Хорошо живешь, Николай Иванович, ах, хорошо. В прошлом военная слава, потому уважительное отношение в губкоме. Скучно станет — есть компания, человека четыре теплых ребяток, с ними можно сытно выпить, разжечь кровь, и время прошлых геройств тогда вспоминается…».

Дальше:

«Смирнов с изумлением и гневом посмотрел на Розова. Остановил даже звон шпор.

— Это какой же Арефьев, N-ский губвоенком?

— Да.

— Так. Офицеру в подчинение. Оч-чень хорошо!

Мало того, что всю солдатчину — разнесчастная моя доля — тянулся перед ними и опять».

Таков Смирнов. Другие комиссары — хорошие, плохие ли, посредственные — все на один лад:

«— Правды я не вижу, главное, подлы люди! И коммунисты большинство не лучше других. А нам, Гриша, 17-го года коммунистам, конец пришел. Пока мы бились на фронтах, — гимназисты отовсюду поналезли и теперь ведут нас к старому ярму… Это… — и он длинно выругался…».
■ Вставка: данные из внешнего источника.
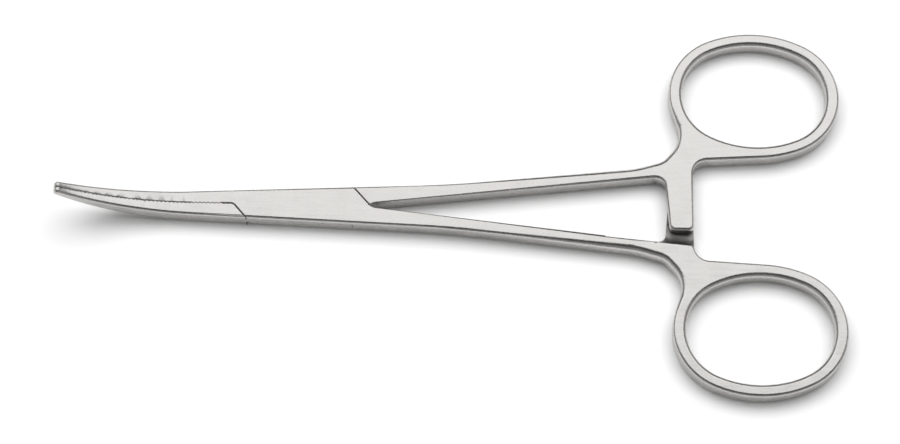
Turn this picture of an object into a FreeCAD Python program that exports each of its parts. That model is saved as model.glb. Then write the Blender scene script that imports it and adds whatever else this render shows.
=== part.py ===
import FreeCAD, Part
import math
import os
from FreeCAD import Vector

# Curved hemostat forceps with a box lock, lying on its side faces, closed.
# The pivot axis is the Z axis, the jaws point along -X, the finger rings lie at +X,
# and the underside of the box, the shanks and the rings is the plane z = 0.
# All lengths are in millimetres and all angles in degrees.

# Stock
thickness = 3.0
lock_clearance = 0.07

# Box lock: half width on the pivot line, taper of its sides, shoulders and slot
box_half_width = 2.78
box_taper = 0.0433
front_shoulder = 10.6
rear_shoulder = 10.9
shoulder_angle = 49.0
front_round = 0.9
crotch_round = 1.8
slot_height = 1.0
slot_clearance = 0.04
plain_seam = 1.2

# Pivot pin
pin_diameter = 2.5
pin_clearance = 0.04

# Jaws: reach and rise of the bend, and the straight nose beyond it
jaw_reach = 37.65
jaw_bend_start = 17.0
jaw_rise = 6.25
nose_length = 0.8
nose_round = 0.55
jaw_tip_thickness = 1.35
jaw_tip_half_width = 1.0
jaw_straight_side = 22.0
serration_pitch = 0.66
serration_depth = 0.2
serration_land = 0.06
tip_land = 0.5
jaw_gap = 0.06

# Where along its pitch each half's row of grooves begins, half a pitch apart
tongue_phase = 0.25
box_phase = 0.75

# Shanks: bend of the outer side where it leaves the box, and the place of both sides at the shank's end
shank_end = 55.5
shank_bow = 24.16
shank_bow_radius = 165.0
outer_end = 7.85
outer_end_slope = 0.30
crotch_gap = 0.38
inner_root = 5.59

# Finger rings: an oval opening of four arcs and its band, placed from the shank's end.
# The end arcs' radius is a share of the opening's half width.
ring_run = 16.75
ring_y = 20.14
ring_opening_length = 23.16
ring_opening_width = 17.9
ring_end_share = 0.916
ring_band = 2.1
ring_tilt = -1.8

# Neck between shank and ring: runs from the shank's end to two bends, and how far out from it
# the corner of the hollow below the oval lies
neck_bow_run = 2.43
neck_bow_radius = 15.0
neck_knee_run = 1.92
neck_knee_radius = 2.9
neck_hollow_rise = 4.18
neck_hollow_radius = 4.7
neck_meets_oval = 198.4
foot_meets_oval = 275.2

# Ratchet bars: from the shank's end to the inner side, width at the root, and lean of the inner side
bar_run = 2.15
bar_width = 4.55
bar_lean = 0.75
bar_reach = 3.58
bar_end_round = 0.95
bar_outer_round = 2.4
bar_inner_round = 1.7
ratchet_gap = 0.08
ratchet_teeth = 4
ratchet_pitch = 1.3
ratchet_depth = 0.35
ratchet_backlash = 0.03
ramp_radius = 2.12
ramp_edge = 6.24
ramp_slope = 0.1
ramp_length = 14.0

# Rounded rims: their radii along the halves, and how many narrow bevels make up each round
rim_round = 0.42
neck_round = 0.9
handle_round = 0.47
seam_round = 0.12
opening_round = 0.7
rim_bevels = 3

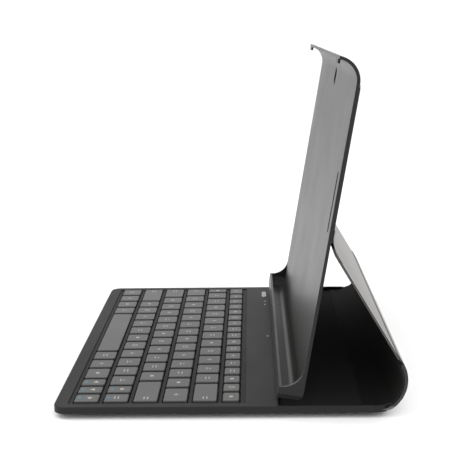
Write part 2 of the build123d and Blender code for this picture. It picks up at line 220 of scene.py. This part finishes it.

Таков Громов — кузнец, у которого «тяжелые с надувшимися жилами, руки». А вот Помадочкин: «Бесцветные глаза его тонули в припухлых впадинах и из-за широких скул поглядывали хитро и бойко, как лавочники из-за прилавков»; Михалев — с тоненьким золотушным лицом, с «жалконькой» улыбкой и испорченными зубами — и много других, появляющихся, говорящих и не остающихся в памяти.

«Комиссары» не хотят учиться, живут, скандалят, выпивают, гуляют с «барышнями». Около 100 страниц посвящено этим занятиям.

«Кто идет к баку курить, кто вытягивается на траве, старательные окружают преподавателей и ведут с ними поучительные разговоры…».

Этой классической фразой Ю. Либединский лучше всего охарактеризовал своих «комиссаров». Именно — «поучительные» разговоры.

И эти «поучительные разговоры» кладут немой и суровый приговор. Автор на этот раз не только скатился к голому бытовизму — его положение хуже. «Комиссары» — чрезвычайно сомнительная вещь идеологически. И здесь с полной ясностью выступает непреложность тех скрытых законов творчества, которые так игнорируются нашей, подчас такой безответственной критикой.

Стиль — это личность. Внешнее усилие стиля — работа литературы.

В литературе, — как говорил один из больших русских поэтов — нет других законов, кроме закона радостного и плодотворного усилия. У Ю. Либединского нет радости этого усилия. Вялость и убогость языка, отсутствие работы, неряшество — вот все, что буквально выпирает из каждой строчки.

Ведь достаточно одной фразы, чтобы этого не доказывать:

«И солнце развесило по стенам живые ковры трепещущих теней листвы и еще не прикрытые краской угодники, насупившись, слушают новые слова, и лица неподвижно сидящих на партах комиссаров отблесками различных мыслей и чувств делают этот зал похожим на широкий ковер нависшего над степью осеннего неба, на котором пестры изменчивые облака и медленно несет их ветер, но кажется, что ходят они по своей воле. И так же, как застывшие дымчатые клубы облаков, прекрасны невысказанные мысли и чувства слушающих лекцию людей».